Work to do » Your task is to give the data again, exactly, with every line intact.

+---+

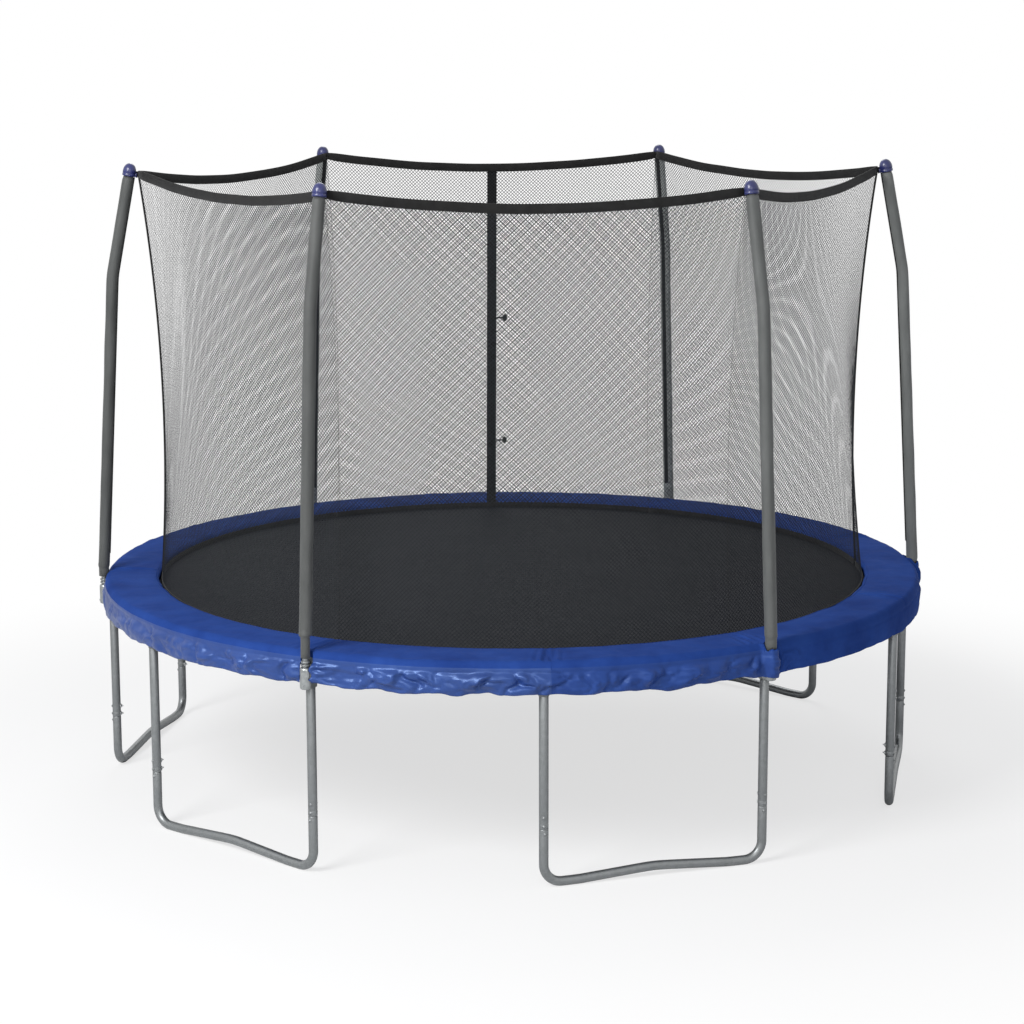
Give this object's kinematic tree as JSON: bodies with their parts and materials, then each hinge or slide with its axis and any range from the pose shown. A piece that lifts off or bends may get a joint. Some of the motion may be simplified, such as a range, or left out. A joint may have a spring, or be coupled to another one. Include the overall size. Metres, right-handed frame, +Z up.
{
  "type": "backyard trampoline",
  "caption": "Round backyard trampoline on W-shaped tube legs, with a padded spring cover and a netted safety enclosure on foam-sleeved poles with a zipped door.",
  "frame": {"origin": "on the ground under the middle of the bed", "axes": "+Z up, +X towards one enclosure pole, +Y towards the zipped door"},
  "size_m": [3.7474, 3.6898, 2.7436],
  "materials": {
    "galvanised_tube": "satin galvanised",
    "grey_foam": "matte",
    "blue_cap": "semi-gloss",
    "woven_mat": "matte woven",
    "zinc_spring": "bright zinc",
    "blue_vinyl": "satin vinyl",
    "net_cord": "matte knitted",
    "zip_tape": "matte",
    "zip_metal": "satin black",
    "clip_plastic": "satin black"
  },
  "bodies": {
    "frame": {"top_rail_1": "galvanised_tube", "top_rail_2": "galvanised_tube", "top_rail_3": "galvanised_tube", "top_rail_4": "galvanised_tube", "top_rail_5": "galvanised_tube", "top_rail_6": "galvanised_tube", "leg_post_1": "galvanised_tube", "leg_post_2": "galvanised_tube", "leg_post_3": "galvanised_tube", "leg_post_4": "galvanised_tube", "leg_post_5": "galvanised_tube", "leg_post_6": "galvanised_tube", "leg_post_7": "galvanised_tube", "leg_post_8": "galvanised_tube", "leg_post_9": "galvanised_tube", "leg_post_10": "galvanised_tube", "leg_post_11": "galvanised_tube", "leg_post_12": "galvanised_tube", "leg_base_1": "galvanised_tube", "leg_base_2": "galvanised_tube", "leg_base_3": "galvanised_tube", "leg_base_4": "galvanised_tube", "leg_base_5": "galvanised_tube", "leg_base_6": "galvanised_tube", "enclosure_pole_1": "galvanised_tube", "enclosure_pole_2": "galvanised_tube", "enclosure_pole_3": "galvanised_tube", "enclosure_pole_4": "galvanised_tube", "enclosure_pole_5": "galvanised_tube", "enclosure_pole_6": "galvanised_tube", "foam_sleeve_1": "grey_foam", "foam_sleeve_2": "grey_foam", "foam_sleeve_3": "grey_foam", "foam_sleeve_4": "grey_foam", "foam_sleeve_5": "grey_foam", "foam_sleeve_6": "grey_foam", "pole_cap_1": "blue_cap", "pole_cap_2": "blue_cap", "pole_cap_3": "blue_cap", "pole_cap_4": "blue_cap", "pole_cap_5": "blue_cap", "pole_cap_6": "blue_cap", "bed_springs": "zinc_spring", "spring_pad": "blue_vinyl", "safety_net_1": "net_cord", "safety_net_2": "net_cord", "safety_net_3": "net_cord", "safety_net_4": "net_cord", "safety_net_5": "net_cord", "safety_net_6": "net_cord", "zip_strip": "zip_tape"},
    "bed": {"jump_mat": "woven_mat"},
    "slider": {"zip_slider": "zip_metal"},
    "pull": {"zip_pull": "zip_metal"},
    "clip_low": {"door_clip_lower": "clip_plastic"},
    "clip_high": {"door_clip_upper": "clip_plastic"}
  },
  "joints": [
    {"name": "mat_bounce", "type": "slide", "parent": "frame", "child": "bed", "axis": [0, 0, 1], "range_m": [-0.25, 0], "stiffness_N_per_m": 5300, "springref_m": 0.06, "deforming": ["bed_springs"]},
    {"name": "zip_slide", "type": "slide", "parent": "frame", "child": "slider", "axis": [0, -0.091, 0.9958], "range_m": [0, 1.62]},
    {"name": "zip_pull_swing", "type": "hinge", "parent": "slider", "child": "pull", "pos_m": [0, 1.59248, 0.96172], "axis": [1, 0, 0], "range_deg": [0, 150]},
    {"name": "clip_low_swing", "type": "hinge", "parent": "frame", "child": "clip_low", "pos_m": [0.0243, 1.55991, 1.23891], "axis": [0, -0.091, 0.9958], "range_deg": [0, 90]},
    {"name": "clip_high_swing", "type": "hinge", "parent": "frame", "child": "clip_high", "pos_m": [0.0243, 1.50167, 1.87601], "axis": [0, -0.091, 0.9958], "range_deg": [0, 90]}
  ]
}
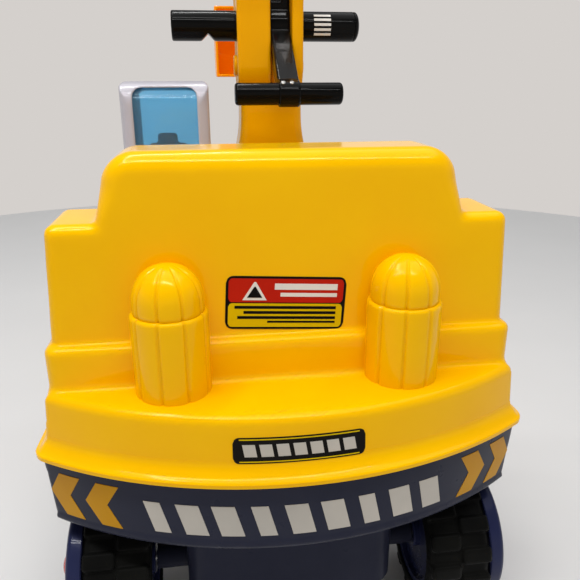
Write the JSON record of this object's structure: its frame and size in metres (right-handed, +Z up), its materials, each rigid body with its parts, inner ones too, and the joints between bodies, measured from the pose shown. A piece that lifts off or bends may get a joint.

+---+

Written answer »
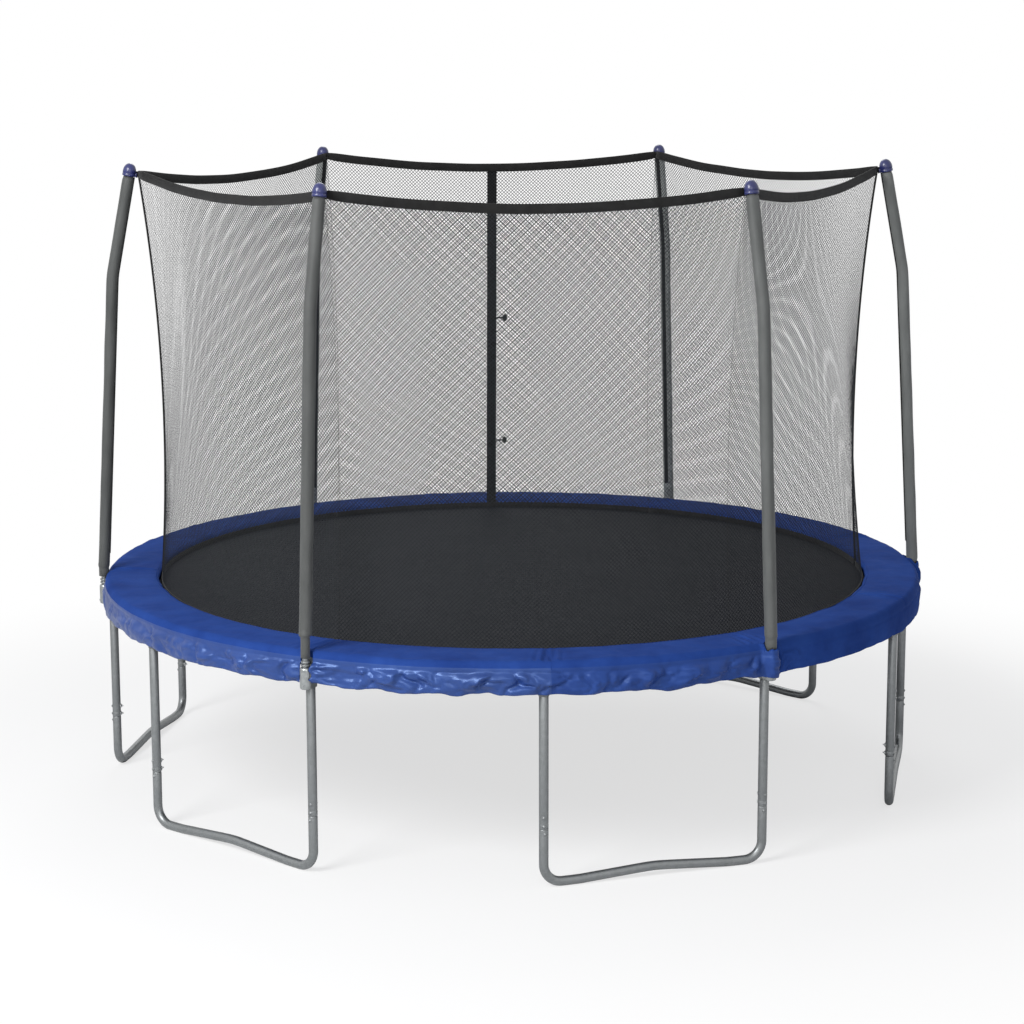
Give this object's kinematic tree as JSON: bodies with their parts and materials, then each hinge or slide with its axis and any range from the pose shown. A piece that lifts off or bends may get a joint. Some of the motion may be simplified, such as a range, or left out. A joint may have a spring, or be coupled to another one. Include the overall size. Metres, right-handed frame, +Z up.
{
  "type": "backyard trampoline",
  "caption": "Round backyard trampoline on W-shaped tube legs, with a padded spring cover and a netted safety enclosure on foam-sleeved poles with a zipped door.",
  "frame": {"origin": "on the ground under the middle of the bed", "axes": "+Z up, +X towards one enclosure pole, +Y towards the zipped door"},
  "size_m": [3.7474, 3.6898, 2.7436],
  "materials": {
    "galvanised_tube": "satin galvanised",
    "grey_foam": "matte",
    "blue_cap": "semi-gloss",
    "woven_mat": "matte woven",
    "zinc_spring": "bright zinc",
    "blue_vinyl": "satin vinyl",
    "net_cord": "matte knitted",
    "zip_tape": "matte",
    "zip_metal": "satin black",
    "clip_plastic": "satin black"
  },
  "bodies": {
    "frame": {"top_rail_1": "galvanised_tube", "top_rail_2": "galvanised_tube", "top_rail_3": "galvanised_tube", "top_rail_4": "galvanised_tube", "top_rail_5": "galvanised_tube", "top_rail_6": "galvanised_tube", "leg_post_1": "galvanised_tube", "leg_post_2": "galvanised_tube", "leg_post_3": "galvanised_tube", "leg_post_4": "galvanised_tube", "leg_post_5": "galvanised_tube", "leg_post_6": "galvanised_tube", "leg_post_7": "galvanised_tube", "leg_post_8": "galvanised_tube", "leg_post_9": "galvanised_tube", "leg_post_10": "galvanised_tube", "leg_post_11": "galvanised_tube", "leg_post_12": "galvanised_tube", "leg_base_1": "galvanised_tube", "leg_base_2": "galvanised_tube", "leg_base_3": "galvanised_tube", "leg_base_4": "galvanised_tube", "leg_base_5": "galvanised_tube", "leg_base_6": "galvanised_tube", "enclosure_pole_1": "galvanised_tube", "enclosure_pole_2": "galvanised_tube", "enclosure_pole_3": "galvanised_tube", "enclosure_pole_4": "galvanised_tube", "enclosure_pole_5": "galvanised_tube", "enclosure_pole_6": "galvanised_tube", "foam_sleeve_1": "grey_foam", "foam_sleeve_2": "grey_foam", "foam_sleeve_3": "grey_foam", "foam_sleeve_4": "grey_foam", "foam_sleeve_5": "grey_foam", "foam_sleeve_6": "grey_foam", "pole_cap_1": "blue_cap", "pole_cap_2": "blue_cap", "pole_cap_3": "blue_cap", "pole_cap_4": "blue_cap", "pole_cap_5": "blue_cap", "pole_cap_6": "blue_cap", "bed_springs": "zinc_spring", "spring_pad": "blue_vinyl", "safety_net_1": "net_cord", "safety_net_2": "net_cord", "safety_net_3": "net_cord", "safety_net_4": "net_cord", "safety_net_5": "net_cord", "safety_net_6": "net_cord", "zip_strip": "zip_tape"},
    "bed": {"jump_mat": "woven_mat"},
    "slider": {"zip_slider": "zip_metal"},
    "pull": {"zip_pull": "zip_metal"},
    "clip_low": {"door_clip_lower": "clip_plastic"},
    "clip_high": {"door_clip_upper": "clip_plastic"}
  },
  "joints": [
    {"name": "mat_bounce", "type": "slide", "parent": "frame", "child": "bed", "axis": [0, 0, 1], "range_m": [-0.25, 0], "stiffness_N_per_m": 5300, "springref_m": 0.06, "deforming": ["bed_springs"]},
    {"name": "zip_slide", "type": "slide", "parent": "frame", "child": "slider", "axis": [0, -0.091, 0.9958], "range_m": [0, 1.62]},
    {"name": "zip_pull_swing", "type": "hinge", "parent": "slider", "child": "pull", "pos_m": [0, 1.59248, 0.96172], "axis": [1, 0, 0], "range_deg": [0, 150]},
    {"name": "clip_low_swing", "type": "hinge", "parent": "frame", "child": "clip_low", "pos_m": [0.0243, 1.55991, 1.23891], "axis": [0, -0.091, 0.9958], "range_deg": [0, 90]},
    {"name": "clip_high_swing", "type": "hinge", "parent": "frame", "child": "clip_high", "pos_m": [0.0243, 1.50167, 1.87601], "axis": [0, -0.091, 0.9958], "range_deg": [0, 90]}
  ]
}
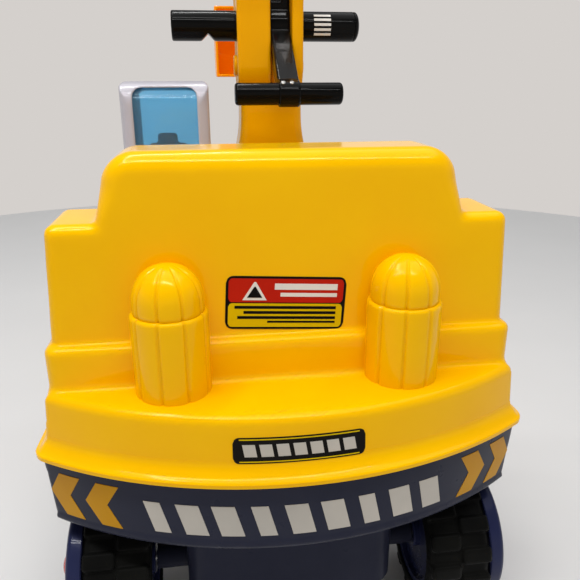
Write the JSON record of this object's structure: its frame and size in metres (right-handed, +Z up), its materials, each rigid body with its parts, inner ones too, and the joints between bodies, measured from the pose shown. A piece that lifts off or bends may get a joint.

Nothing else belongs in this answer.